Output all lines exactly, with nothing added or dropped.

* **Source excerpt**:
________________________

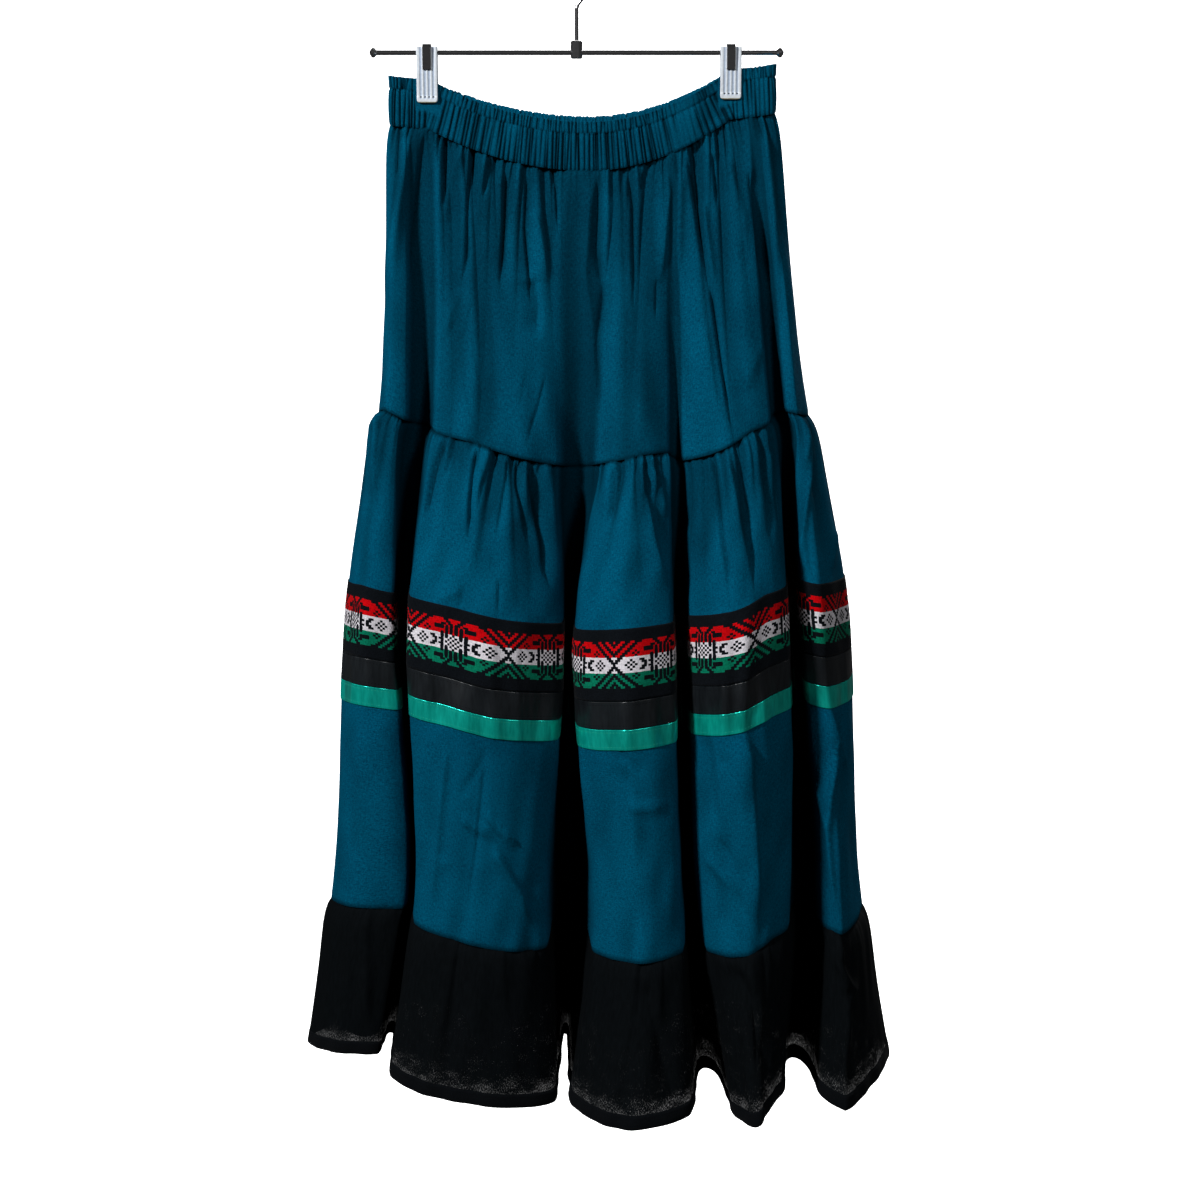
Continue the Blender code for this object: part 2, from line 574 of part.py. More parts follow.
def make_spring(name, x, inside, top, finish):
    """A strip of spring steel bent over both jaws, its legs this far off the middle plane."""
    # The strip's inner line, from the front leg's foot over the top to the back leg's
    line = [(-inside, top - SPRING_LEG), (-inside, top - 2 * MM)]
    line += [(-inside + 2 * MM, top), (inside - 2 * MM, top)]
    line += [(inside, top - 2 * MM), (inside, top - SPRING_LEG)]
    middle = Vector((0, top - SPRING_LEG / 2))
    outer = []
    for y, z in line:
        away = Vector((1 if y > 0 else -1, 1 if z > middle.y else 0))
        outer.append((y + away.x * SPRING_THICK, z + away.y * SPRING_THICK))
    points, faces = [], []
    for dx in (-SPRING_WIDTH / 2, SPRING_WIDTH / 2):
        points += [(x + dx, y, z) for y, z in line] + [(x + dx, y, z) for y, z in outer]
    n = len(line)
    for k in range(n - 1):
        faces.append((n + k, n + k + 1, k + 1, k))
        faces.append((2 * n + k, 2 * n + k + 1, 3 * n + k + 1, 3 * n + k))
        faces.append((3 * n + k, 3 * n + k + 1, n + k + 1, n + k))
        faces.append((k, k + 1, 2 * n + k + 1, 2 * n + k))
    faces.append((2 * n, 3 * n, n, 0))
    faces.append((2 * n - 1, 4 * n - 1, 3 * n - 1, n - 1))
    mesh = bpy.data.meshes.new(f"clip_{name}_spring")
    mesh.from_pydata(points, [], faces)
    mesh.update()
    add_object(mesh.name, mesh, finish)


def main():
    for obj in list(bpy.data.objects):
        bpy.data.objects.remove(obj, do_unlink=True)
    finishes = {
        "teal": material("teal_cotton", (0.0, 0.095, 0.15), 0.85),
        "jacquard_ribbon": material("jacquard_ribbon", (0.45, 0.02, 0.03), 0.7),
        "black_ribbon": material("black_satin", (0.012, 0.012, 0.014), 0.35),
        "green_ribbon": material("green_satin", (0.0, 0.19, 0.12), 0.35),
        "gauze": material("black_gauze", (0.006, 0.007, 0.009), 0.9),
        "steel": material("chrome_wire", (0.75, 0.75, 0.76), 0.2, 1.0),
        "jaw": material("clip_plate", (0.72, 0.72, 0.7), 0.4),
    }
    make_half("front", FRONT_ENDS, -1, finishes)
    make_half("back", BACK_ENDS, 1, finishes)
    make_hook(finishes["steel"])
    make_bar(finishes["steel"])
    for name, x, foot, _ in CLIPS:
        make_clip(name, x, foot, finishes)


main()
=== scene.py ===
"""The looks of a tiered dance skirt on a clip hanger: its cloth, sewing, weave and light.

Every piece lies on the surface that the solids were made from: rings through named folds, at a
level given by how far below the casing it is. Tables are in millimetres, all else in metres.
"""

import json
import math

import bpy
import numpy as np
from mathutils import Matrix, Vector

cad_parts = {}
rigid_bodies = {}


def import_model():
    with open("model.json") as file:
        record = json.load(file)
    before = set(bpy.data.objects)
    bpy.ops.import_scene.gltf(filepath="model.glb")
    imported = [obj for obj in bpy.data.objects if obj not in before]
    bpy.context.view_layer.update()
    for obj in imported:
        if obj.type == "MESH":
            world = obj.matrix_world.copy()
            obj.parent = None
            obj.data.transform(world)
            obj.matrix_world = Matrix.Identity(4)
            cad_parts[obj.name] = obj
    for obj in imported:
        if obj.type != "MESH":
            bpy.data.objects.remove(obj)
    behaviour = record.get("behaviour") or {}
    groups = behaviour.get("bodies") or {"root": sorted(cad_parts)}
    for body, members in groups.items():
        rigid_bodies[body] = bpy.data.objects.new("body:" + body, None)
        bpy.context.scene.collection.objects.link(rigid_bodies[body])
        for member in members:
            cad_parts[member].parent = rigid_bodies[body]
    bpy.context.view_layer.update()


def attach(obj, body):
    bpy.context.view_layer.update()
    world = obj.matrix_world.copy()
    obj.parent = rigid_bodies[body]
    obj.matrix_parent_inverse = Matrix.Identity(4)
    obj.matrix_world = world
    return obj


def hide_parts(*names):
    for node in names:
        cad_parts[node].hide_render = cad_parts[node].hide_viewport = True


MM = 0.001
# Seeds of the random draws; the back's is one more, and so is each tier's ten more than the last
TIER_SEED, WOVEN_SEED, BAND_SEED = 0, 5, 31

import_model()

# The surface of the solids

HEADER, CASING = 11 * MM, 31 * MM
UPPER_TIER, MIDDLE_TIER, FLOUNCE = 245 * MM, 455 * MM, 146 * MM
RIBBON_DROP = 148 * MM
JACQUARD, BLACK_RIBBON, GREEN_RIBBON = 64.5 * MM, 25.4 * MM, 19.5 * MM
WAIST_LEFT, WAIST_RIGHT = -161 * MM, 171 * MM
WAIST_END_DEPTH, WAIST_MID_DEPTH, WAIST_GRIP_DEPTH = 7 * MM, 12.5 * MM, 3.0 * MM
GRIP_FLAT, GRIP_FADE = 12 * MM, 33 * MM
WAIST_OPENS, GRIP_HEIGHT = 2.5 * MM, 30 * MM
WAIST_LOW_X, WAIST_LOW_Z, BACK_LOW_Z = 10 * MM, -187 * MM, -183 * MM
SIDE_Z = -144 * MM
OUTSIDE_SLOPE, SAG_AT_HEM = 0.35, 0.7

# Clip: middle along X, foot of its jaws, casing's foot below it
CLIPS = ((-128 * MM, -130 * MM, -152 * MM), (132 * MM, -127 * MM, -144 * MM))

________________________

* **Solution to this task**:
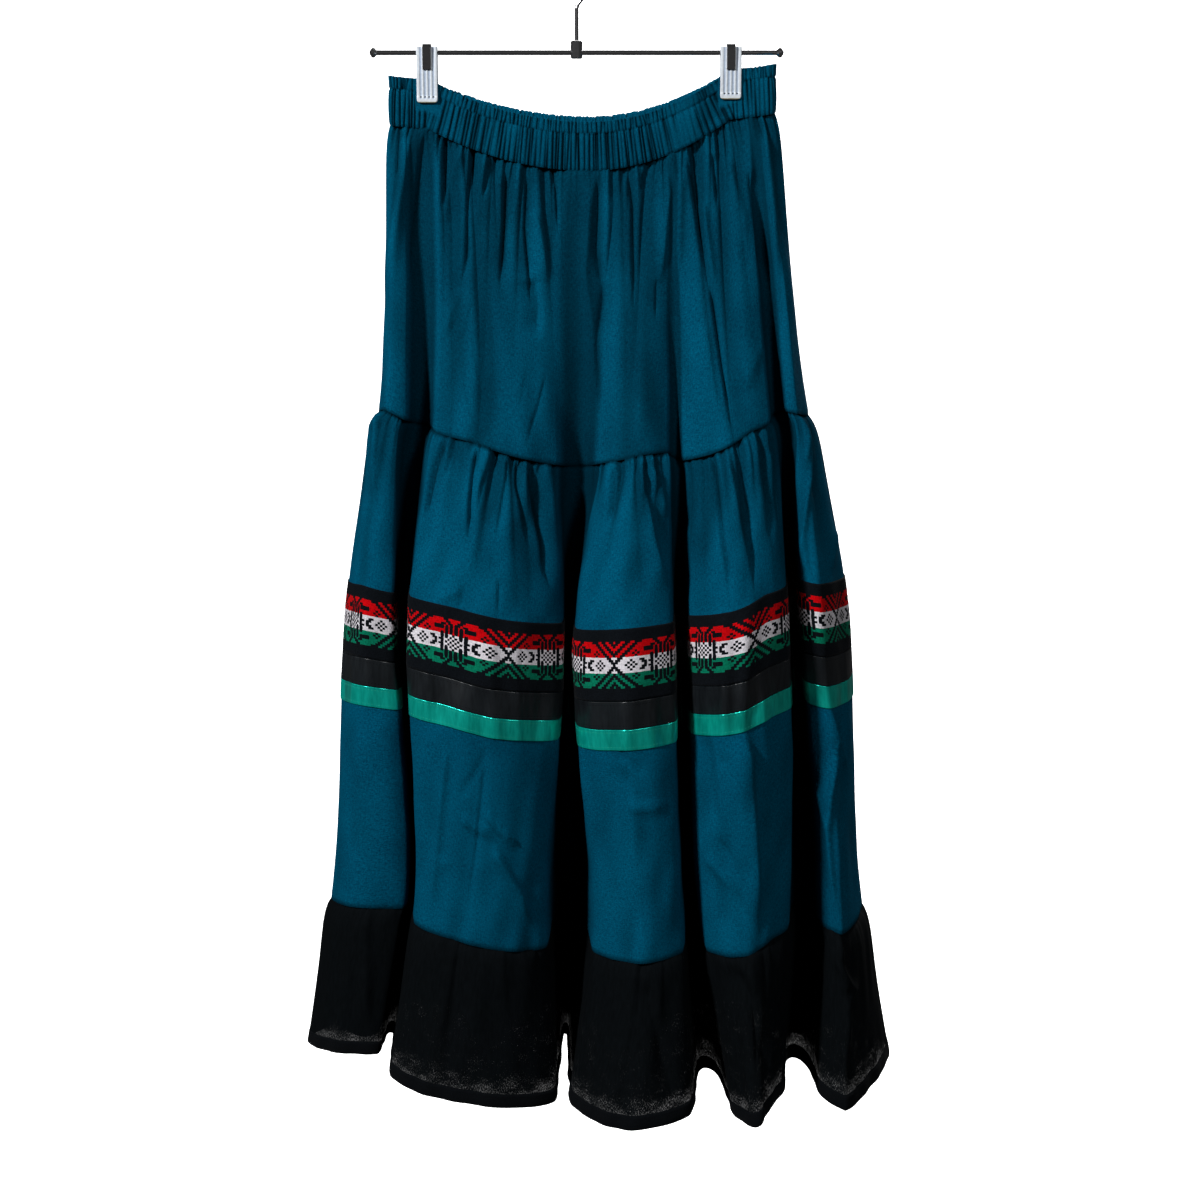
Continue the Blender code for this object: part 2, from line 574 of part.py. More parts follow.
def make_spring(name, x, inside, top, finish):
    """A strip of spring steel bent over both jaws, its legs this far off the middle plane."""
    # The strip's inner line, from the front leg's foot over the top to the back leg's
    line = [(-inside, top - SPRING_LEG), (-inside, top - 2 * MM)]
    line += [(-inside + 2 * MM, top), (inside - 2 * MM, top)]
    line += [(inside, top - 2 * MM), (inside, top - SPRING_LEG)]
    middle = Vector((0, top - SPRING_LEG / 2))
    outer = []
    for y, z in line:
        away = Vector((1 if y > 0 else -1, 1 if z > middle.y else 0))
        outer.append((y + away.x * SPRING_THICK, z + away.y * SPRING_THICK))
    points, faces = [], []
    for dx in (-SPRING_WIDTH / 2, SPRING_WIDTH / 2):
        points += [(x + dx, y, z) for y, z in line] + [(x + dx, y, z) for y, z in outer]
    n = len(line)
    for k in range(n - 1):
        faces.append((n + k, n + k + 1, k + 1, k))
        faces.append((2 * n + k, 2 * n + k + 1, 3 * n + k + 1, 3 * n + k))
        faces.append((3 * n + k, 3 * n + k + 1, n + k + 1, n + k))
        faces.append((k, k + 1, 2 * n + k + 1, 2 * n + k))
    faces.append((2 * n, 3 * n, n, 0))
    faces.append((2 * n - 1, 4 * n - 1, 3 * n - 1, n - 1))
    mesh = bpy.data.meshes.new(f"clip_{name}_spring")
    mesh.from_pydata(points, [], faces)
    mesh.update()
    add_object(mesh.name, mesh, finish)


def main():
    for obj in list(bpy.data.objects):
        bpy.data.objects.remove(obj, do_unlink=True)
    finishes = {
        "teal": material("teal_cotton", (0.0, 0.095, 0.15), 0.85),
        "jacquard_ribbon": material("jacquard_ribbon", (0.45, 0.02, 0.03), 0.7),
        "black_ribbon": material("black_satin", (0.012, 0.012, 0.014), 0.35),
        "green_ribbon": material("green_satin", (0.0, 0.19, 0.12), 0.35),
        "gauze": material("black_gauze", (0.006, 0.007, 0.009), 0.9),
        "steel": material("chrome_wire", (0.75, 0.75, 0.76), 0.2, 1.0),
        "jaw": material("clip_plate", (0.72, 0.72, 0.7), 0.4),
    }
    make_half("front", FRONT_ENDS, -1, finishes)
    make_half("back", BACK_ENDS, 1, finishes)
    make_hook(finishes["steel"])
    make_bar(finishes["steel"])
    for name, x, foot, _ in CLIPS:
        make_clip(name, x, foot, finishes)


main()
=== scene.py ===
"""The looks of a tiered dance skirt on a clip hanger: its cloth, sewing, weave and light.

Every piece lies on the surface that the solids were made from: rings through named folds, at a
level given by how far below the casing it is. Tables are in millimetres, all else in metres.
"""

import json
import math

import bpy
import numpy as np
from mathutils import Matrix, Vector

cad_parts = {}
rigid_bodies = {}


def import_model():
    with open("model.json") as file:
        record = json.load(file)
    before = set(bpy.data.objects)
    bpy.ops.import_scene.gltf(filepath="model.glb")
    imported = [obj for obj in bpy.data.objects if obj not in before]
    bpy.context.view_layer.update()
    for obj in imported:
        if obj.type == "MESH":
            world = obj.matrix_world.copy()
            obj.parent = None
            obj.data.transform(world)
            obj.matrix_world = Matrix.Identity(4)
            cad_parts[obj.name] = obj
    for obj in imported:
        if obj.type != "MESH":
            bpy.data.objects.remove(obj)
    behaviour = record.get("behaviour") or {}
    groups = behaviour.get("bodies") or {"root": sorted(cad_parts)}
    for body, members in groups.items():
        rigid_bodies[body] = bpy.data.objects.new("body:" + body, None)
        bpy.context.scene.collection.objects.link(rigid_bodies[body])
        for member in members:
            cad_parts[member].parent = rigid_bodies[body]
    bpy.context.view_layer.update()


def attach(obj, body):
    bpy.context.view_layer.update()
    world = obj.matrix_world.copy()
    obj.parent = rigid_bodies[body]
    obj.matrix_parent_inverse = Matrix.Identity(4)
    obj.matrix_world = world
    return obj


def hide_parts(*names):
    for node in names:
        cad_parts[node].hide_render = cad_parts[node].hide_viewport = True


MM = 0.001
# Seeds of the random draws; the back's is one more, and so is each tier's ten more than the last
TIER_SEED, WOVEN_SEED, BAND_SEED = 0, 5, 31

import_model()

# The surface of the solids

HEADER, CASING = 11 * MM, 31 * MM
UPPER_TIER, MIDDLE_TIER, FLOUNCE = 245 * MM, 455 * MM, 146 * MM
RIBBON_DROP = 148 * MM
JACQUARD, BLACK_RIBBON, GREEN_RIBBON = 64.5 * MM, 25.4 * MM, 19.5 * MM
WAIST_LEFT, WAIST_RIGHT = -161 * MM, 171 * MM
WAIST_END_DEPTH, WAIST_MID_DEPTH, WAIST_GRIP_DEPTH = 7 * MM, 12.5 * MM, 3.0 * MM
GRIP_FLAT, GRIP_FADE = 12 * MM, 33 * MM
WAIST_OPENS, GRIP_HEIGHT = 2.5 * MM, 30 * MM
WAIST_LOW_X, WAIST_LOW_Z, BACK_LOW_Z = 10 * MM, -187 * MM, -183 * MM
SIDE_Z = -144 * MM
OUTSIDE_SLOPE, SAG_AT_HEM = 0.35, 0.7

# Clip: middle along X, foot of its jaws, casing's foot below it
CLIPS = ((-128 * MM, -130 * MM, -152 * MM), (132 * MM, -127 * MM, -144 * MM))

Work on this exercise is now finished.